## start Raw data
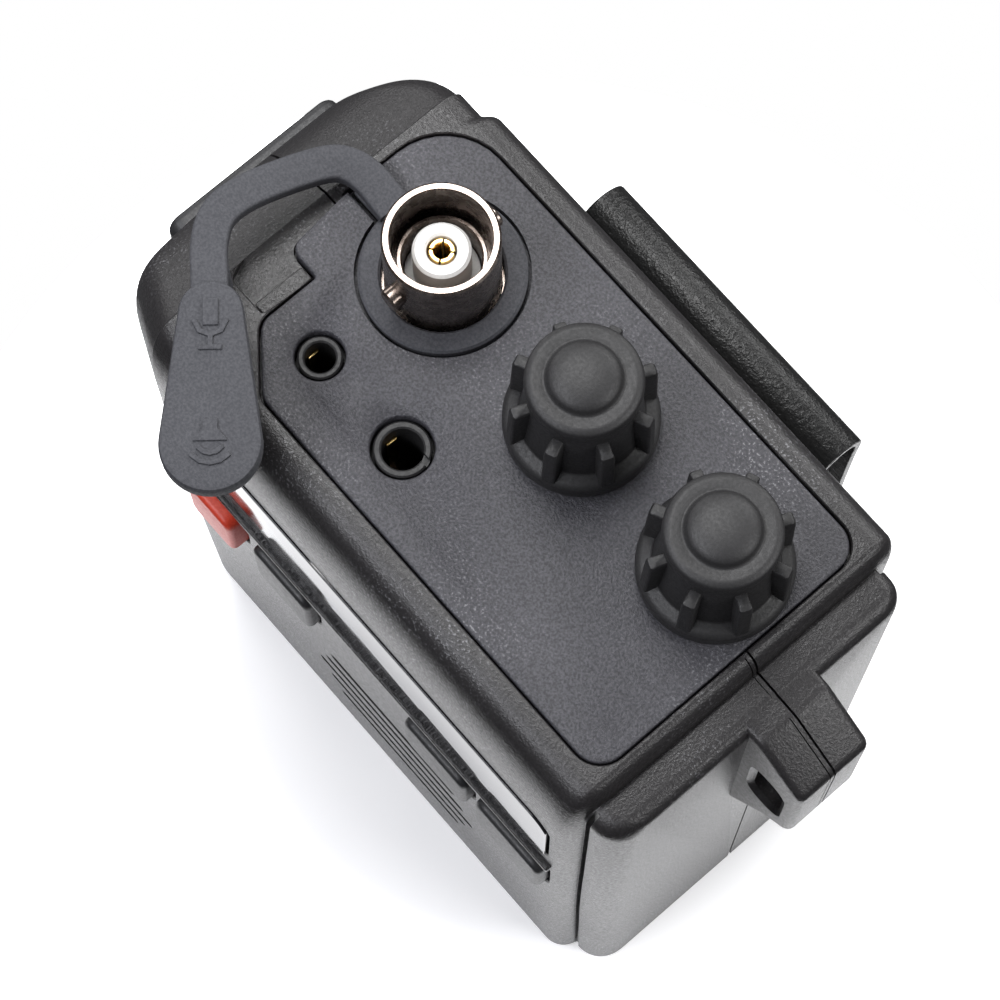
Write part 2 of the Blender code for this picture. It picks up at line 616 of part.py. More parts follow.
def build_speaker():
    centre = (3.0, -15.8, 19.0)
    frame = [(15.0, 0.0), (15.0, -1.2), (12.6, -1.8), (8.8, -6.2), (3.6, -6.2), (3.6, -5.6), (8.2, -5.6),
             (11.9, -1.2), (12.6, 0.0)]
    turned("speaker_frame", frame, centre, "-Y", STEEL, closed=True)
    cone = [(0.0, -2.6), (3.4, -3.4), (11.2, -0.4), (11.2, -0.9), (3.6, -4.1), (0.0, -3.3)]
    turned("speaker_cone", cone, centre, "-Y", PAPER)
    magnet_start = (centre[0], centre[1] + 6.5, centre[2])
    cylinder("speaker_magnet", magnet_start, 8.0, 4.6, "Y", STEEL)
    cylinder("microphone", (-22.0, -15.8, 27.0), 3.0, 2.6, "Y", STEEL, sides=16)


def build_battery():
    high = CELL_LOW + CELL_LENGTH
    spring_low, spring_high = high + 0.6, high + 4.2
    for number in range(4):
        x = CELL_FIRST_X + CELL_PITCH * number
        profile = [
            (0.0, high), (2.6, high), (2.6, high - 1.2), (CELL_R, high - 1.4), (CELL_R, CELL_LOW),
            (0.0, CELL_LOW),
        ]
        turned(f"battery_cell_{number + 1}", profile, (x, CELL_Y, 0), material=CELL_WRAP)
        turns, per_turn = 2.5, 10
        count = int(turns * per_turn)
        coil = []
        for step in range(count + 1):
            angle = 2 * math.pi * step / per_turn
            radius = 3.6 - 1.2 * step / count
            height = spring_low + (spring_high - spring_low) * (1 - step / count)
            coil.append((x + radius * math.cos(angle), CELL_Y + radius * math.sin(angle), height))
        tube(f"battery_spring_{number + 1}", coil, 0.3, NICKEL, detail=1)
    plate_low = spring_high + 0.6
    box("contact_plate", (-22.5, 1.0, plate_low), (25.0, 14.5, plate_low + 0.9), BOARD_GREEN)


# ---------------------------------------------------------------- belt clip and screws

def build_belt_clip():
    clip_outline = sheet_outline()
    clip = prism("belt_clip", clip_outline, *CLIP_X, "X", BLACK_PAINT)
    set_origin(clip, (0.0, *CLIP_PIN))
    y, z = CLIP_PIN
    plate = box("clip_bracket", (-12.5, BACK_Y + 0.3, 38.0), (14.5, BACK_Y + 1.3, 57.0), STEEL)
    ear = [(BACK_Y + 0.6, 49.0), (BACK_Y + 1.6, 49.0), (y + 1.0, z - 1.2), (y + 1.5, z), (y + 1.0, z + 1.2),
           (y, z + 1.5), (y - 1.1, z + 1.1), (y - 1.6, z - 0.6), (BACK_Y + 0.6, z - 0.6)]
    for x in (-12.5, 13.5):
        join(plate, prism(f"bracket_ear_{x}", ear, x, x + 1.0, "X"))
    cut(plate, cylinder("pin_bore", (-20, y, z), PIN_R + GAP, 50, "X", sides=12))
    for place in CLIP_SCREW_Z:
        cut(plate, cylinder(f"bracket_hole_{place}", (CLIP_SCREW_X, 10, place), 1.5, 20, "Y", sides=12))
    cylinder("clip_pin", (-13.9, y, z), PIN_R, 29.7, "X", STEEL, sides=12)
    turns, per_turn = 5, 10
    coil = []
    for step in range(turns * per_turn + 1):
        angle = 2 * math.pi * step / per_turn
        along = -2.0 + 6.0 * step / (turns * per_turn)
        coil.append((along, y + 1.35 * math.cos(angle), z + 1.35 * math.sin(angle)))
    tube("clip_spring", coil, 0.25, STEEL, detail=1)


def sheet_outline():
    """Side view of the clip: rolled over the pin, then down the back, as a closed thin outline."""
    y, z = CLIP_PIN
    inner_r = CLIP_ROLL_R - CLIP_SHEET
    outer = arc_points(CLIP_PIN, CLIP_ROLL_R, math.radians(150), 0.0, 10)
    inner = arc_points(CLIP_PIN, inner_r, math.radians(150), 0.0, 8)
    outer += CLIP_TAIL
    inner += [(tail_y - CLIP_SHEET, tail_z) for tail_y, tail_z in CLIP_TAIL]
    return outer + inner[::-1]


def build_screws():
    for number, x in enumerate(CASE_SCREW_X, start=1):
        head = BACK_Y - 0.2
        screw = cylinder(f"case_screw_{number}", (x, head, CASE_SCREW_Z), 2.5, 1.5, "-Y", STEEL)
        shank = cylinder(f"case_shank_{number}", (x, head - 1, CASE_SCREW_Z), 1.25, 20.0, "-Y", sides=12)
        join(screw, shank)
        low, high = CASE_SCREW_Z - 0.3, CASE_SCREW_Z + 0.3
        slot = box(f"case_drive_{number}", (x - 1.6, head - 0.7, low), (x + 1.6, head + 1, high))
        cut(screw, slot)
    for number, z in enumerate(CLIP_SCREW_Z, start=1):
        head = BACK_Y + 1.6
        screw = cylinder(f"clip_screw_{number}", (CLIP_SCREW_X, head, z), 2.3, 1.2, "Y", STEEL)
        shank = cylinder(f"clip_shank_{number}", (CLIP_SCREW_X, head + 0.5, z), 1.0, 5.6, "-Y", sides=12)
        join(screw, shank)


build_case()
build_door()
build_panel()
build_antenna_socket()
build_jacks()
for control_name, control_x in CONTROLS.items():
    build_control(control_name, control_x)
build_jack_cover()
build_keys()
build_display()
build_talk_bar()
build_electronics()
build_speaker()
build_battery()
build_belt_clip()
build_screws()
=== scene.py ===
"""Looks of the handheld two-way radio: fine meshes, materials, light and camera.

Sizes are in millimetres in the radio's own frame (+Z up, -Y display side, +X strap eye side), and
are scaled to metres when a mesh is made. Places come from the CAD nodes' boxes where a node has
them. Profiles of turned pieces are (radius, height), and outline corners are (x, y, radius).
"""

import json
import math

import bmesh
import bpy
from mathutils import Matrix, Vector


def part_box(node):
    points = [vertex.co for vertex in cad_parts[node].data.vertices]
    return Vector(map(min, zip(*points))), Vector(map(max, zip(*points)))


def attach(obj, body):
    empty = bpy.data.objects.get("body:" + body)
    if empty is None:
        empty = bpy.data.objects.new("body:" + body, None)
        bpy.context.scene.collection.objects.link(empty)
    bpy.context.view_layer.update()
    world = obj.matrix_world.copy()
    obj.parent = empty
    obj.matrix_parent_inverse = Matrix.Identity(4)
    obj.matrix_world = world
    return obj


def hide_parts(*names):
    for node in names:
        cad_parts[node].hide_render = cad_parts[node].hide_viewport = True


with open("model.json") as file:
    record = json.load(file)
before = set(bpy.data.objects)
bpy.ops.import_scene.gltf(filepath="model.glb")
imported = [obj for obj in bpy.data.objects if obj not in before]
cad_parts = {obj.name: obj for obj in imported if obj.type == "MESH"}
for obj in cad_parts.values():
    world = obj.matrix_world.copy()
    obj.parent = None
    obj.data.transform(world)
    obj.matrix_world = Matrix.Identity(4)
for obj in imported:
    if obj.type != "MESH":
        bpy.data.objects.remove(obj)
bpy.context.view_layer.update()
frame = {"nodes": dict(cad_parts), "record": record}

MM = 0.001
SEAM = 0.1                      # half the line between the two case halves
FRONT_DRAFT = 0.7               # how far the front wall leans back at the base
FRONT_LEAN = ((0.9, 1.0), (15.0, 0.5), (27.0, 0.12), (36.0, 0.0))    # height, share of the draft
BASE_TOE = 0.8                  # how far the walls draw in at the very base
EDGE_STEPS = 10                 # points along a quarter-round edge
FAR = 70                        # beyond any wall, for cutters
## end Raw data
• [Written task]:
All of the data must be returned exactly.

• [Solution]:
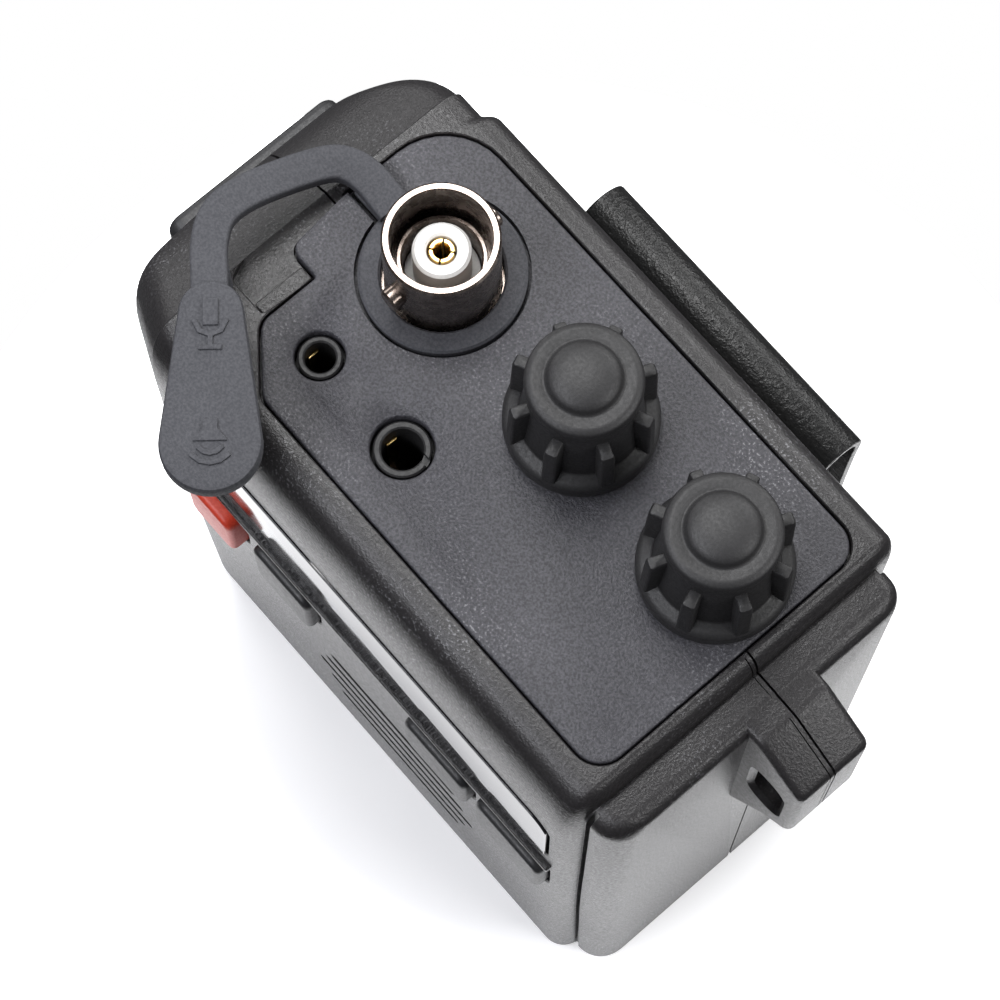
Write part 2 of the Blender code for this picture. It picks up at line 616 of part.py. More parts follow.
def build_speaker():
    centre = (3.0, -15.8, 19.0)
    frame = [(15.0, 0.0), (15.0, -1.2), (12.6, -1.8), (8.8, -6.2), (3.6, -6.2), (3.6, -5.6), (8.2, -5.6),
             (11.9, -1.2), (12.6, 0.0)]
    turned("speaker_frame", frame, centre, "-Y", STEEL, closed=True)
    cone = [(0.0, -2.6), (3.4, -3.4), (11.2, -0.4), (11.2, -0.9), (3.6, -4.1), (0.0, -3.3)]
    turned("speaker_cone", cone, centre, "-Y", PAPER)
    magnet_start = (centre[0], centre[1] + 6.5, centre[2])
    cylinder("speaker_magnet", magnet_start, 8.0, 4.6, "Y", STEEL)
    cylinder("microphone", (-22.0, -15.8, 27.0), 3.0, 2.6, "Y", STEEL, sides=16)


def build_battery():
    high = CELL_LOW + CELL_LENGTH
    spring_low, spring_high = high + 0.6, high + 4.2
    for number in range(4):
        x = CELL_FIRST_X + CELL_PITCH * number
        profile = [
            (0.0, high), (2.6, high), (2.6, high - 1.2), (CELL_R, high - 1.4), (CELL_R, CELL_LOW),
            (0.0, CELL_LOW),
        ]
        turned(f"battery_cell_{number + 1}", profile, (x, CELL_Y, 0), material=CELL_WRAP)
        turns, per_turn = 2.5, 10
        count = int(turns * per_turn)
        coil = []
        for step in range(count + 1):
            angle = 2 * math.pi * step / per_turn
            radius = 3.6 - 1.2 * step / count
            height = spring_low + (spring_high - spring_low) * (1 - step / count)
            coil.append((x + radius * math.cos(angle), CELL_Y + radius * math.sin(angle), height))
        tube(f"battery_spring_{number + 1}", coil, 0.3, NICKEL, detail=1)
    plate_low = spring_high + 0.6
    box("contact_plate", (-22.5, 1.0, plate_low), (25.0, 14.5, plate_low + 0.9), BOARD_GREEN)


# ---------------------------------------------------------------- belt clip and screws

def build_belt_clip():
    clip_outline = sheet_outline()
    clip = prism("belt_clip", clip_outline, *CLIP_X, "X", BLACK_PAINT)
    set_origin(clip, (0.0, *CLIP_PIN))
    y, z = CLIP_PIN
    plate = box("clip_bracket", (-12.5, BACK_Y + 0.3, 38.0), (14.5, BACK_Y + 1.3, 57.0), STEEL)
    ear = [(BACK_Y + 0.6, 49.0), (BACK_Y + 1.6, 49.0), (y + 1.0, z - 1.2), (y + 1.5, z), (y + 1.0, z + 1.2),
           (y, z + 1.5), (y - 1.1, z + 1.1), (y - 1.6, z - 0.6), (BACK_Y + 0.6, z - 0.6)]
    for x in (-12.5, 13.5):
        join(plate, prism(f"bracket_ear_{x}", ear, x, x + 1.0, "X"))
    cut(plate, cylinder("pin_bore", (-20, y, z), PIN_R + GAP, 50, "X", sides=12))
    for place in CLIP_SCREW_Z:
        cut(plate, cylinder(f"bracket_hole_{place}", (CLIP_SCREW_X, 10, place), 1.5, 20, "Y", sides=12))
    cylinder("clip_pin", (-13.9, y, z), PIN_R, 29.7, "X", STEEL, sides=12)
    turns, per_turn = 5, 10
    coil = []
    for step in range(turns * per_turn + 1):
        angle = 2 * math.pi * step / per_turn
        along = -2.0 + 6.0 * step / (turns * per_turn)
        coil.append((along, y + 1.35 * math.cos(angle), z + 1.35 * math.sin(angle)))
    tube("clip_spring", coil, 0.25, STEEL, detail=1)


def sheet_outline():
    """Side view of the clip: rolled over the pin, then down the back, as a closed thin outline."""
    y, z = CLIP_PIN
    inner_r = CLIP_ROLL_R - CLIP_SHEET
    outer = arc_points(CLIP_PIN, CLIP_ROLL_R, math.radians(150), 0.0, 10)
    inner = arc_points(CLIP_PIN, inner_r, math.radians(150), 0.0, 8)
    outer += CLIP_TAIL
    inner += [(tail_y - CLIP_SHEET, tail_z) for tail_y, tail_z in CLIP_TAIL]
    return outer + inner[::-1]


def build_screws():
    for number, x in enumerate(CASE_SCREW_X, start=1):
        head = BACK_Y - 0.2
        screw = cylinder(f"case_screw_{number}", (x, head, CASE_SCREW_Z), 2.5, 1.5, "-Y", STEEL)
        shank = cylinder(f"case_shank_{number}", (x, head - 1, CASE_SCREW_Z), 1.25, 20.0, "-Y", sides=12)
        join(screw, shank)
        low, high = CASE_SCREW_Z - 0.3, CASE_SCREW_Z + 0.3
        slot = box(f"case_drive_{number}", (x - 1.6, head - 0.7, low), (x + 1.6, head + 1, high))
        cut(screw, slot)
    for number, z in enumerate(CLIP_SCREW_Z, start=1):
        head = BACK_Y + 1.6
        screw = cylinder(f"clip_screw_{number}", (CLIP_SCREW_X, head, z), 2.3, 1.2, "Y", STEEL)
        shank = cylinder(f"clip_shank_{number}", (CLIP_SCREW_X, head + 0.5, z), 1.0, 5.6, "-Y", sides=12)
        join(screw, shank)


build_case()
build_door()
build_panel()
build_antenna_socket()
build_jacks()
for control_name, control_x in CONTROLS.items():
    build_control(control_name, control_x)
build_jack_cover()
build_keys()
build_display()
build_talk_bar()
build_electronics()
build_speaker()
build_battery()
build_belt_clip()
build_screws()
=== scene.py ===
"""Looks of the handheld two-way radio: fine meshes, materials, light and camera.

Sizes are in millimetres in the radio's own frame (+Z up, -Y display side, +X strap eye side), and
are scaled to metres when a mesh is made. Places come from the CAD nodes' boxes where a node has
them. Profiles of turned pieces are (radius, height), and outline corners are (x, y, radius).
"""

import json
import math

import bmesh
import bpy
from mathutils import Matrix, Vector


def part_box(node):
    points = [vertex.co for vertex in cad_parts[node].data.vertices]
    return Vector(map(min, zip(*points))), Vector(map(max, zip(*points)))


def attach(obj, body):
    empty = bpy.data.objects.get("body:" + body)
    if empty is None:
        empty = bpy.data.objects.new("body:" + body, None)
        bpy.context.scene.collection.objects.link(empty)
    bpy.context.view_layer.update()
    world = obj.matrix_world.copy()
    obj.parent = empty
    obj.matrix_parent_inverse = Matrix.Identity(4)
    obj.matrix_world = world
    return obj


def hide_parts(*names):
    for node in names:
        cad_parts[node].hide_render = cad_parts[node].hide_viewport = True


with open("model.json") as file:
    record = json.load(file)
before = set(bpy.data.objects)
bpy.ops.import_scene.gltf(filepath="model.glb")
imported = [obj for obj in bpy.data.objects if obj not in before]
cad_parts = {obj.name: obj for obj in imported if obj.type == "MESH"}
for obj in cad_parts.values():
    world = obj.matrix_world.copy()
    obj.parent = None
    obj.data.transform(world)
    obj.matrix_world = Matrix.Identity(4)
for obj in imported:
    if obj.type != "MESH":
        bpy.data.objects.remove(obj)
bpy.context.view_layer.update()
frame = {"nodes": dict(cad_parts), "record": record}

MM = 0.001
SEAM = 0.1                      # half the line between the two case halves
FRONT_DRAFT = 0.7               # how far the front wall leans back at the base
FRONT_LEAN = ((0.9, 1.0), (15.0, 0.5), (27.0, 0.12), (36.0, 0.0))    # height, share of the draft
BASE_TOE = 0.8                  # how far the walls draw in at the very base
EDGE_STEPS = 10                 # points along a quarter-round edge
FAR = 70                        # beyond any wall, for cutters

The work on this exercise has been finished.